Thanks to @sekmiller and @pameyer who helped me understand a little better how the metadata is sent to DataCite versus made available through OAI-PMH. Seems like #4318 gets Dataverse closer to sending more metadata.
There's more mapping to do, either as part of this issue or an issue following this one, as part of a broader discussion about improving the connections between data and publications to take advantage of services like the Scholarly Link eXchange framework (related to https://github.com/IQSS/dataverse/issues/2778).
I got the impression from today's discussion that Dataverse sends data to DataCite on publish when either EZID or DataCite is used as a persistent ID provider. What about Handles? Is data sent to DataCite on publish when Handles are used rather than DOIs?
What about Handles? Is data sent to DataCite on publish when Handles are used rather than DOIs?
I assume that data is sent do DataCite on publish for Handles too.
Mostly I'm leaving a comment here because #4782 which is in flight is also about sending more data to DataCite.
Also, code has been written for this issue #2917 at https://github.com/sbgrid/sbgrid-dataverse/blob/feature/datacite-xml/mod-sbgrid/src/main/java/edu/harvard/iq/dataverse/export/datacite/DataciteDataModel.java but it seems to be more in the context of export. A flavor of DataCite export has been implemented in pull request #4664 for #4257.
DataCite doesn't register Handles, as far as I know – the local Handle server does. Metadata is a requirement for getting DOIs for datasets from DataCite, but I don't think they would accept metadata for datasets with Handles.

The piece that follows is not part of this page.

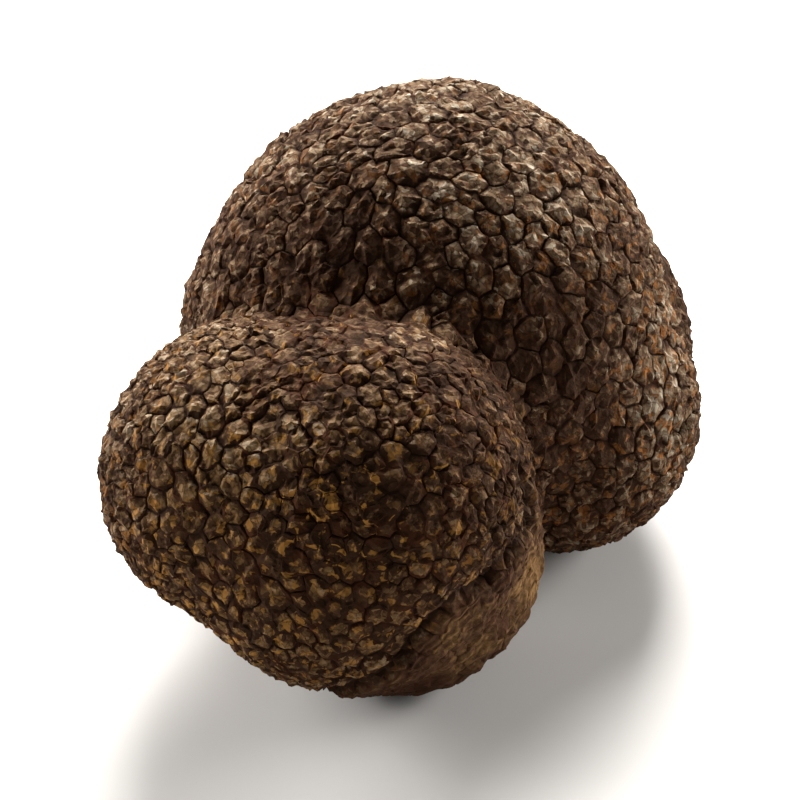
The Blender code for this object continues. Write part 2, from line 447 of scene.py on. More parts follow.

@bencomp that makes sense. Thanks!
When https://github.com/IQSS/dataverse/issues/5029 is released, Dataverse will know if creators are people or organizations, and can include DataCite's "nametype" attribute. (See Martin Fenner's comment about nameTypes.)
Most helpful comment
DataCite doesn't register Handles, as far as I know – the local Handle server does. Metadata is a requirement for getting DOIs for datasets from DataCite, but I don't think they would accept metadata for datasets with Handles.